**Records with modeling code**

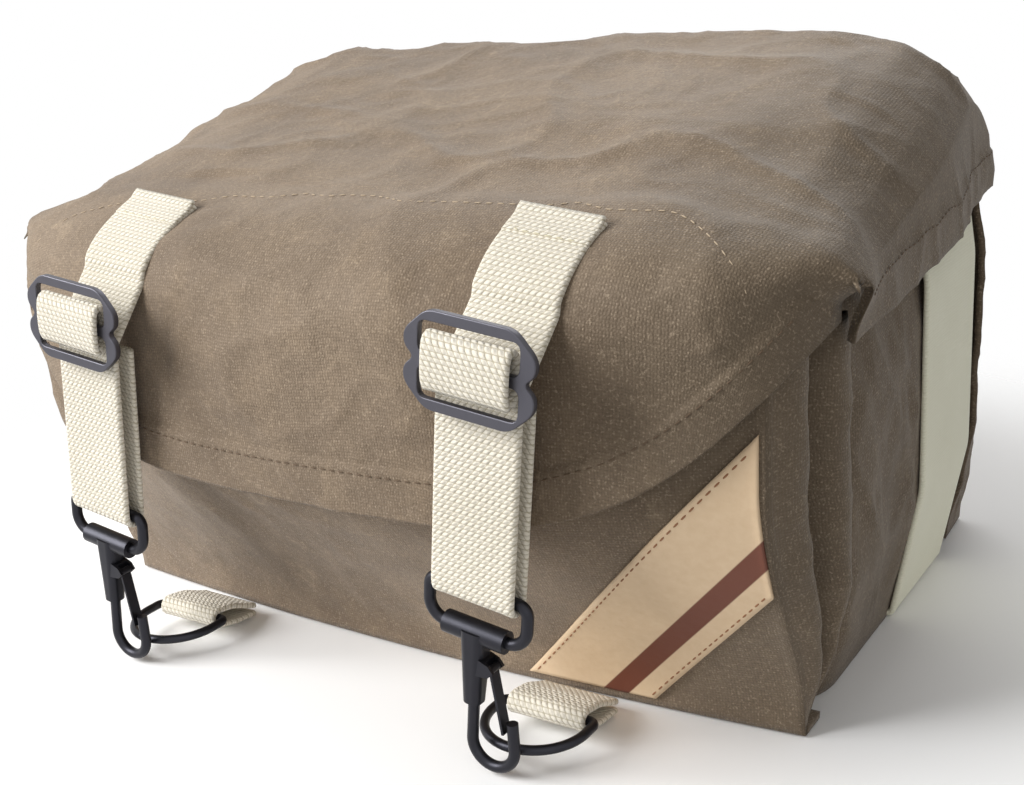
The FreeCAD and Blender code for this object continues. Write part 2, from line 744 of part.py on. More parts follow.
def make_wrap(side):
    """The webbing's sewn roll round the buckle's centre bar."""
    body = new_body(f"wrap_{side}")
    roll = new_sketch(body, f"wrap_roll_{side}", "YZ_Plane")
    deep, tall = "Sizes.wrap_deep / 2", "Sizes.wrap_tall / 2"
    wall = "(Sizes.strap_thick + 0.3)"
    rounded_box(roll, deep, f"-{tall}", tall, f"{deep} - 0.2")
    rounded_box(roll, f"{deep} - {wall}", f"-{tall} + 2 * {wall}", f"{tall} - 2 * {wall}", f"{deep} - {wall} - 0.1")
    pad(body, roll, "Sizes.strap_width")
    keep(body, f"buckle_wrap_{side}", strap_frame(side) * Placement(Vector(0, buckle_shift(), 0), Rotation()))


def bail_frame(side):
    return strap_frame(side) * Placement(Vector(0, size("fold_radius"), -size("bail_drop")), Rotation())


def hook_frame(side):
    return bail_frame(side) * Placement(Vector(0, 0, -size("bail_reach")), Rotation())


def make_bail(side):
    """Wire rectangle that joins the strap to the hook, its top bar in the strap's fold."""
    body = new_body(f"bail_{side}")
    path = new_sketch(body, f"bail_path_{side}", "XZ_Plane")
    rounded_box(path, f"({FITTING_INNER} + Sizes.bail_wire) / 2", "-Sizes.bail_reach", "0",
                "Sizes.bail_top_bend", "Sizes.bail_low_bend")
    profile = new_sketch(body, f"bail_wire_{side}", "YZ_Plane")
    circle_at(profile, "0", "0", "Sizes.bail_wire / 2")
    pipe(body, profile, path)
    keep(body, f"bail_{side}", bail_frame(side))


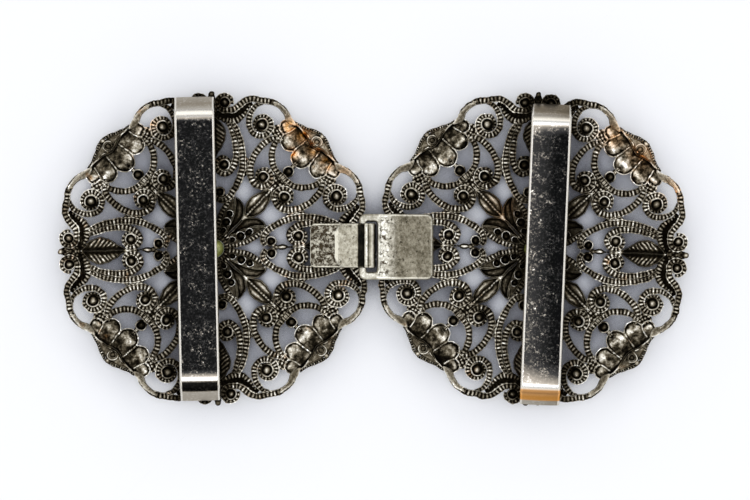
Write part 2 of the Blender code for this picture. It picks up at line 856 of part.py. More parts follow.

**STATED GOAL**
Write out the full set of records exactly as given.

**OUTPUT OF THE TASK**
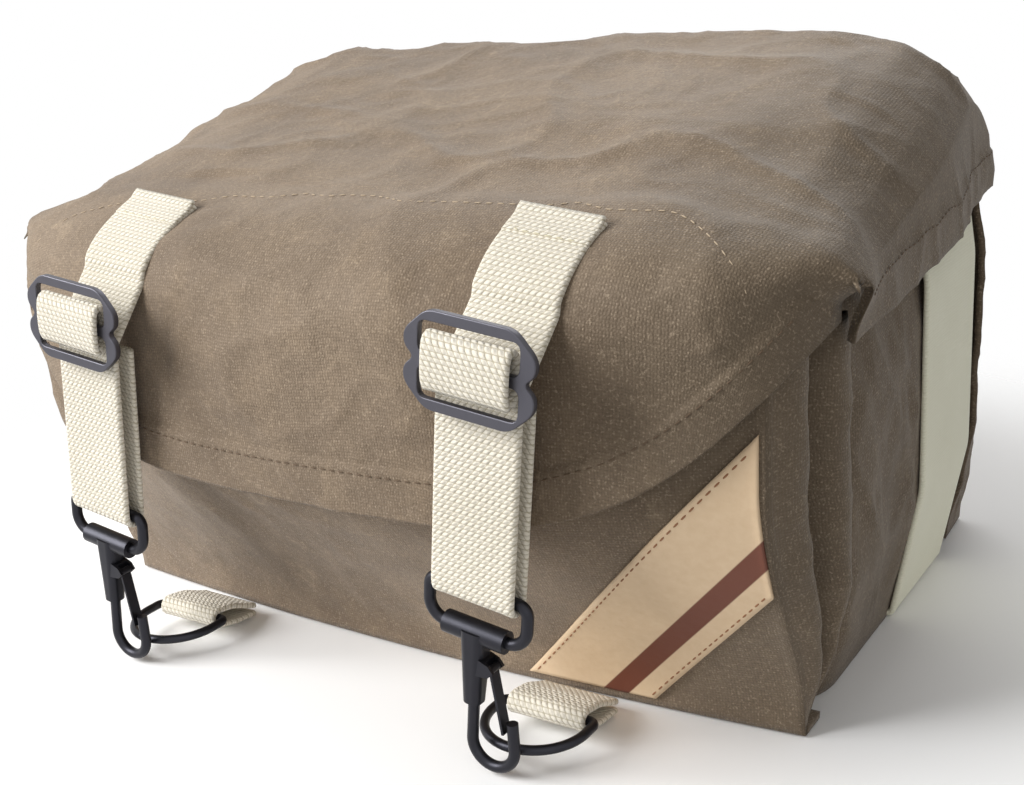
The FreeCAD and Blender code for this object continues. Write part 2, from line 744 of part.py on. More parts follow.
def make_wrap(side):
    """The webbing's sewn roll round the buckle's centre bar."""
    body = new_body(f"wrap_{side}")
    roll = new_sketch(body, f"wrap_roll_{side}", "YZ_Plane")
    deep, tall = "Sizes.wrap_deep / 2", "Sizes.wrap_tall / 2"
    wall = "(Sizes.strap_thick + 0.3)"
    rounded_box(roll, deep, f"-{tall}", tall, f"{deep} - 0.2")
    rounded_box(roll, f"{deep} - {wall}", f"-{tall} + 2 * {wall}", f"{tall} - 2 * {wall}", f"{deep} - {wall} - 0.1")
    pad(body, roll, "Sizes.strap_width")
    keep(body, f"buckle_wrap_{side}", strap_frame(side) * Placement(Vector(0, buckle_shift(), 0), Rotation()))


def bail_frame(side):
    return strap_frame(side) * Placement(Vector(0, size("fold_radius"), -size("bail_drop")), Rotation())


def hook_frame(side):
    return bail_frame(side) * Placement(Vector(0, 0, -size("bail_reach")), Rotation())


def make_bail(side):
    """Wire rectangle that joins the strap to the hook, its top bar in the strap's fold."""
    body = new_body(f"bail_{side}")
    path = new_sketch(body, f"bail_path_{side}", "XZ_Plane")
    rounded_box(path, f"({FITTING_INNER} + Sizes.bail_wire) / 2", "-Sizes.bail_reach", "0",
                "Sizes.bail_top_bend", "Sizes.bail_low_bend")
    profile = new_sketch(body, f"bail_wire_{side}", "YZ_Plane")
    circle_at(profile, "0", "0", "Sizes.bail_wire / 2")
    pipe(body, profile, path)
    keep(body, f"bail_{side}", bail_frame(side))


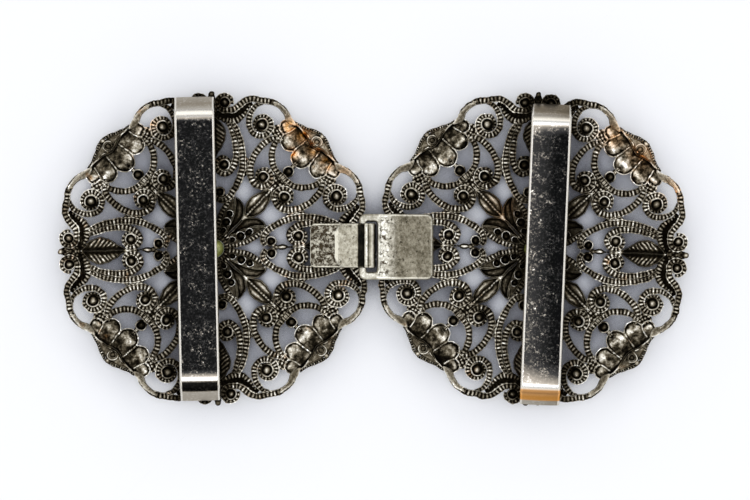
Write part 2 of the Blender code for this picture. It picks up at line 856 of part.py. More parts follow.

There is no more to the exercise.